Делалось не смешно, но досадно: цепкая кошка, черная кошка! А я — немного «мышь»; встряхом волос и голосом, выточенным из слоновой кости, перелицовывала она мой символизм в теософский догмат какой-то; я уходил — раздосадованный. И у нас появлялся робеющий Батюшков, молча внимавший мне и Гончаровой; заплетаясь, всхлипывая, он мне совал книжечки Ледбитера, Безант, Паскаля или брамана Чатерджи: книжки подсовывались «кузиною» 117.
— «Вот… Анна Сергеевна… прислала… прочесть». Прочитывал: и — приходил в раж; что у Гончаровой, кончившей Сорбонну, выглядело остро в оправе текстов из «Гиты», то у Безант кричало жалко; возмутила книжка: «Vers le Temple»; 118 я, бывало, бросался на Батюшкова; и кричал, что шагаю от Канта, Гегеля, Ницше и что не нужен мне винегрет из буддизма и браманизма.
П. Н., слабо защищаясь, пленял незлобивостью и искрой ума; виделось: его теософия — цапкие, как у орлицы, пальцы «кузины».
Он — поникал; но вновь оживал: в простосердечной беседе, вне теософии; был интересен как собеседник: кончал вздохами:
— «Анна Сергеевна».
Подавали к ужину… кашку, которую клевал он.
— «Зернышки! Птица небесная!» — разводил руками отец.

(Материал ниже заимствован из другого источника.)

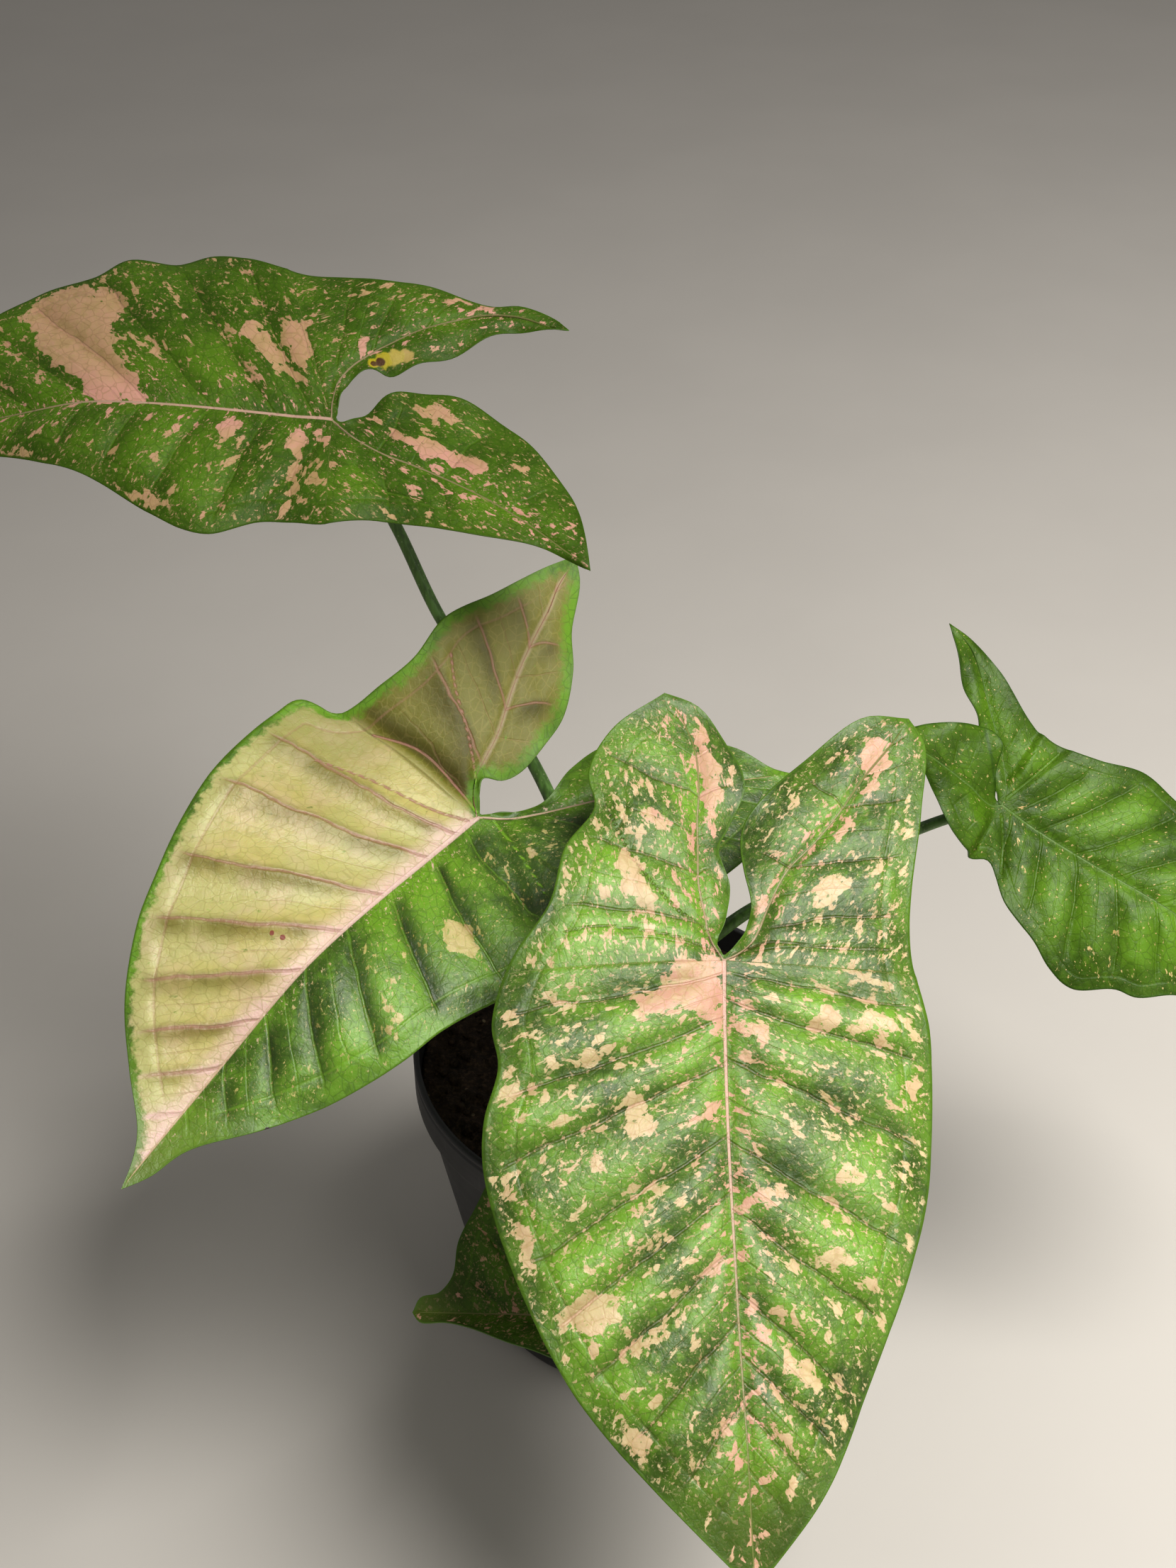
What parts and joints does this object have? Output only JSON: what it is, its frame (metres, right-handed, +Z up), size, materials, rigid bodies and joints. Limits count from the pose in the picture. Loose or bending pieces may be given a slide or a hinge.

Через день или два я шел снова биться с «кузиной»; бить в лоб не давала она, выслушивая, «понимая» и «принимая»; вдруг затараракав, как из пулемета, словами, полными какого-то прикладного и очень холодного блеска, сверкая цитатами, как перстнями, осыпанными бриллиантами, она доказывала: мой протест — теософия же; вся культура оказывалась в своем движении вперед… перемещением пищи в кишечнике… Будды; в ловком маневре приятия моей революции (с подменой плацдарма) — было нечто возмутительное.